Refs too lazy to keep time
Following on from talk of the advantage rule in the last mailbox, I wanted to mention the rule that really gets my back up. Adding time on for time-wasting.

For example, a goalie takes all the time in the world over his kick for the third time, the ref looks at his watch, and doesn’t add anything. Then the boos start. He reluctantly blows his whistle runs across the pitch to brandish a pointless yellow card. The goalie meanwhile takes his kick pretending he didn’t hear the whistle, feigns outrage, saunters over to pick up the ball and spends nearly as long doing it again, knowing full well the ref won’t actually send him off. The ref adds little to no further time. I know this because sometimes it happens after the stoppages have been announced and can see that nothing changes.
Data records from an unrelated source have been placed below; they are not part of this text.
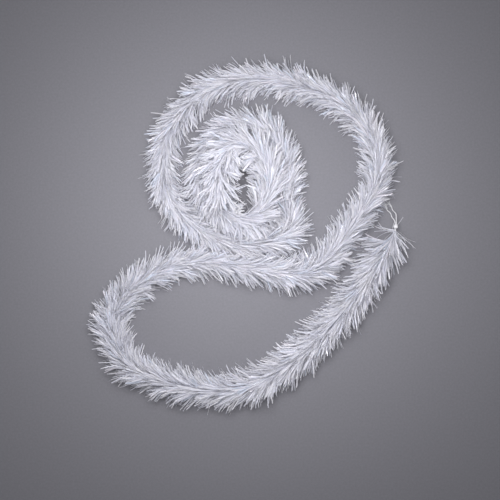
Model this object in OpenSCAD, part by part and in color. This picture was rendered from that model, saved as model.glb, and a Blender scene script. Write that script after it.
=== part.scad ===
// Tinsel feather boa, laid down on a flat surface: an open S of loose loops that
// winds into a two-turn coil. Two core strands run the whole length side by side.
// The fringe of film strips that they grip is drawn as short soft sections.
// Millimetres. +Z is up, and the surface that the boa lies on is z = 0.
// The origin is on that surface, under the middle of the boa.

/* [Core] */
// Diameter of each of the two core strands
strand_d = 1.2; // [0.8:0.1:1.4]
// Clear space between the pair of strands and the fringe around them
bore_gap = 0.3; // [0.2:0.1:0.6]

/* [Fringe] */
// Radius of the packed fringe on the long open loops
loop_fringe_r = 15; // [10:1:15]
// Radius of the packed fringe in the coil, where the turns lie close together
coil_fringe_r = 13; // [8:1:13]

/* [End ties] */
// Outer diameter of the thread whipping that binds the strands at each end
tie_d = 4.8; // [4:0.2:6]
// Length of each whipping along the strands
tie_len = 5; // [3:0.5:7]
// Space between a whipping and the first of the fringe
tie_gap = 1; // [0.5:0.5:2]

/* [Hidden] */
// The route of the core, free end first. Each list is one stretch of the boa as it lies.
free_thread_route = [[167, 37, 1]];
tail_route = [[173, 6, 14], [141, -52, 14], [99, -107, 14], [49, -154, 14]];
lower_loop_route = [
    [-13, -187, 14], [-81, -184, 14], [-145, -160, 14], [-169, -104, 14], [-128, -53, 14]];
middle_route = [[-64, -33, 14], [4, -42, 14], [70, -46, 14]];
outer_loop_route = [
    [119, 7, 14], [151, 68, 14], [136, 132, 14], [77, 174, 14],
    [8, 187, 14], [-61, 170, 14], [-103, 114, 14], [-102, 44, 14]];
lower_coil_route = [
    [-52, -1, 13], [-19, -12, 12], [14, -10, 12], [45, 2, 12], [40, 36, 12],
    [42, 68, 12], [37, 98, 12], [19, 124, 12], [-12, 132, 12], [-42, 118, 12]];
upper_coil_route = [
    [-59, 91, 12], [-60, 61, 14], [-46, 34, 19], [-22, 18, 23], [5, 22, 26],
    [19, 46, 28], [19, 76, 31], [3, 100, 34], [-22, 103, 37], [-38, 77, 41]];
inner_end_route = [[-34, 46, 43], [-17, 28, 39]];
route = concat(free_thread_route, tail_route, lower_loop_route, middle_route,
    outer_loop_route, lower_coil_route, upper_coil_route, inner_end_route);

// Rings on each span between two route points
span_rings = 2;
strand_sides = 8;
fringe_sides = 12;
// The strands touch but don't overlap
strand_offset = strand_d / 2 + 0.02;
bore_half_w = strand_offset + strand_d / 2 + bore_gap;
bore_half_h = strand_d / 2 + bore_gap;
tie_bore_r = strand_offset + strand_d / 2 + 0.1;

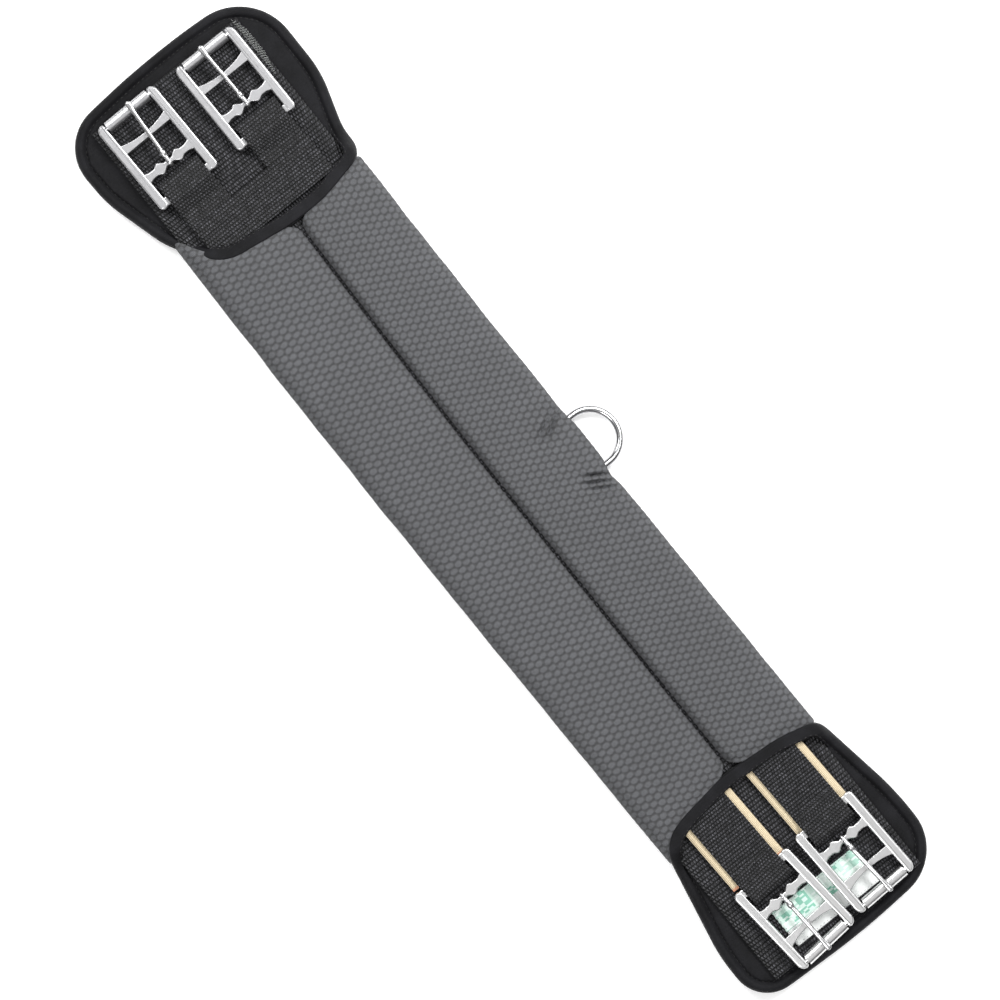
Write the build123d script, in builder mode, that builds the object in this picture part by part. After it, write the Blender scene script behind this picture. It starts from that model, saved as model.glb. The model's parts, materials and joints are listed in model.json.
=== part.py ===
from build123d import *
import os
from math import atan2, cos, hypot, radians, sin, tan

# Saddle girth: a padded body on a strong webbing, a bound pad at each end, and two roller
# buckles on each pad. The plain end's buckles hang on webbing, the other end's on elastic.
# +X runs from the plain end to the elastic end, +Y towards the D-ring, +Z away from the
# horse. The origin is on the underside, at the middle of the body.

os.makedirs("parts", exist_ok=True)

# ---------------------------------------------------------------- driving dimensions, mm
girth_length = 624.4  # outer edge of one end pad to the outer edge of the other
webbing_width = 102.0
plain_pad_length = 124.2
elastic_pad_length = 117.4

# Thicknesses
lining_thickness = 1.5
pad_foam_thickness = 5.8
facing_thickness = 1.3
webbing_thickness = 1.8
cover_thickness = 4.5
cover_corner = 6.0
strap_thickness = 1.2
elastic_thickness = 0.8
patch_thickness = 1.2
label_thickness = 0.2
binding_thickness = 1.4
binding_width = 7.6
binding_height = 10.4

# Places along and across the girth
webbing_start = 15.6  # from the plain pad's outer edge
webbing_end = 10.4  # from the elastic pad's outer edge
slit_width = 1.2
slit_place = 4.0  # the cover's butted edges meet a little to the ring's side
patch_size = (23.0, 81.0)
patch_place = (17.3, 1.5)  # how far short of a strap's width its inner edge lies from the
# pad's inner crown; middle across
patch_margin = 2.8  # patch beyond the ends of the straps
cover_laps = (33.0, 22.0)  # from each pad's inner crown to the furthest corner of the body
bridge_depths = (27.0, 19.0)  # reach of each binding's band back from its inner crown
label_size = (23.5, 58.0)
label_place = (29.0, 0.5)

# Straps
strap_ease = 1.25  # free room in the buckle on each side of a strap
elastic_width = 35.6
elastic_reach = 6.5  # from the pad's inner crown to the sewn end of the elastic
tab_length = 4.5

# Roller buckles
frame_opening = 30.0
frame_arm = 5.5
frame_thickness = 3.2
frame_rounding = 0.6
tail_corner = 4.0
front_corner = 2.4
front_setback = 0.3  # the arms stop this far short of the roller's outer side
frame_tail = 19.0  # tongue bar to the end of the frame behind it
tail_bar_width = 6.0
plain_roller_reach = 35.9  # tongue bar to roller axis
elastic_roller_reach = 34.3
middle_bar_place = 17.6  # its near side, from the tongue bar
middle_bar_width = 3.3
middle_bar_root = 5.8
tongue_bar_width = 4.8
bulge_width = 7.6
bulge_place = 6.2
bar_rounding = 0.9
bar_flare = 1.2  # widening of the tongue bar where it meets the arms
waist_radius = 1.45
waist_land = 0.3  # the waist's flat flank, outside its round part
roller_radius = 3.3
roller_end_gap = 0.7
wire_radius = 1.2
eye_wall = 2.2
eye_width = 2.6
loop_slack = 5.1  # free room in the strap's loop beyond the tail bar
plain_neck = 8.5  # strap between the frame's tail and its fold line
elastic_neck = 3.8
tongue_overhang = 1.0
tip_rounding = 0.84

# D-ring on the edge of the body
ring_wire = 4.0
ring_reach = 16.4  # middle of the ring to the middle of its wire, along X
ring_leg = 5.6
ring_corner = 3.0
ring_place = (5.8, 2.7)  # along the girth; in from the edge of the body
ring_droop = 14.0
ring_swing = 30.0  # from level, each way
ring_tab_width = 25.0
ring_tab_wall = 1.1
ring_tab_length = 25.0

# Clearances
layer_gap = 0.2
label_gap = 0.05
edge_gap = 0.5
seam_gap = 0.3
running_gap = 0.06
ring_room_gap = 0.6
overlap = 1.0  # depth by which joined shapes and cutters run into each other

# ---------------------------------------------------------------- heights and places
webbing_z = lining_thickness + pad_foam_thickness + facing_thickness + 3 * layer_gap
webbing_top = webbing_z + webbing_thickness
strap_z = webbing_top + layer_gap
double_strap = 2 * strap_thickness
patch_z = strap_z + double_strap + layer_gap
elastic_z = strap_z + strap_thickness + layer_gap
elastic_stack = 2 * strap_thickness + elastic_thickness + 2 * layer_gap
bridge_z = max(patch_z + patch_thickness, strap_z + elastic_stack) + layer_gap
bridge_top = bridge_z + binding_thickness
cover_top = strap_z + cover_thickness

strap_width = frame_opening - 2 * strap_ease
frame_width = frame_opening + 2 * frame_arm
eye_bore = waist_radius + running_gap
eye_radius = eye_bore + eye_wall
bar_z = strap_z + max(eye_radius, roller_radius) + layer_gap / 2

webbing_half = webbing_width / 2
cavity_half = webbing_half + edge_gap
body_half = cavity_half + cover_thickness
end_x = girth_length / 2

# Each pad's outline: distance inboard, place across, and corner radius. Outer points are
# measured from the pad's outer edge, inner ones back from its inner crown, and every
# place across from the edge of the body.
plain_outer = [
    (5.5, -body_half - 12.3, 27),
    (0.0, 2.0, 400),
    (4.5, body_half + 15.2, 34),
    (66.0, body_half + 14.6, 60),
]
plain_inner = [
    (24.7, body_half + 4.2, 25),
    (7.0, body_half + 4.5, 11),
    (0.0, body_half - 29.0, 50),
    (0.8, 2.0, 60),
    (5.1, 29.0 - body_half, 40),
    (7.7, 17.4 - body_half, 22),
    (36.0, -body_half - 0.8, 40),
    (74.2, -body_half - 11.3, 60),
]
elastic_outer = [
    (3.0, -body_half - 10.3, 21),
    (0.0, 5.0, 400),
    (3.7, body_half + 11.0, 30),
    (50.2, body_half + 11.2, 150),
]
elastic_inner = [
    (9.0, body_half + 2.3, 10),
    (2.8, body_half - 22.0, 50),
    (0.0, -2.0, 60),
    (4.2, 22.0 - body_half, 50),
    (9.7, 4.0 - body_half, 20),
    (77.2, -body_half - 10.0, 90),
]
plain_end = (-1, plain_pad_length, plain_outer, plain_inner)
elastic_end = (1, elastic_pad_length, elastic_outer, elastic_inner)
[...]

Feigning injury and not getting off the pitch, pointless, drawn out subs etc… we all know the infuriating tactics. They work because of one simple reason. Laziness! I can’t get past the feeling that the ref can’t be bothered to enforce it properly. He’s probably thinking about getting home in to watch Strictly. Why doesn’t he just watch it online, I can’t imagine!

In rugby the clock is stopped when play is. Perhaps we could imitate this playing 40 mins a half instead…

But silly me, that couldn’t work. The delicate flower that is football will be trampled and the world will explode! (obviously). Why did I even waste time writing this mail about time-wasting? How ironic. Oh well, might as well send it now.
Quackeththeduck (I use my beak to type, in case you’re wondering), MCFC

 

Coventry fan unfamiliar with excitement
Could someone who supports one of the more traditionally successful teams please clarify at what point during a good start to the season you’re allowed to get genuinely excited?

I ask because my team, Coventry City, currently sit at the top of League One having beaten Gillingham (who were top at the start of the game) 4-1. We have a strong squad, are playing fantastic football, have a team unity unlike any I’ve ever seen and are being led by an excellent manager at this level who not only has the contacts to unearth great players but the clout to convince them to ply their trade here. Against Gillingham we looked completely unstoppable and if (big ‘if’, I know) we can keep the momentum up we’ll be promoted with ease.

In all my time supporting Coventry City, we have never come anywhere close to any kind of significant success and indeed, every season has ended in either a mid-table finish or relegation. This is the first time I’ve ever seen us sustain a strong run of form and look like one of the best teams in the division, and I don’t know how to handle it.

Maybe it’s because we’ve always been a ‘stepping-stone’ club, and I know that there’s no chance anyone half-decent will ever stay and the good times cannot last. Adam Armstrong, who’s clearly far too good for League One and it’s actually quite embarrassing watching him destroy the defences week after week, will probably be recalled back to Newcastle in January and loaned to a Championship club. If Mowbray’s excellent work continues there’s also no doubt that Championship clubs will start to throw wages and transfer budgets at him that we simply can’t afford to tempt him away. My only hope is that the sense of community, which both Mowbray and the players have praised, is enough to convince them to continue.

For now, maybe I’ll just enjoy it – For the first time since I can remember, the sky is blue.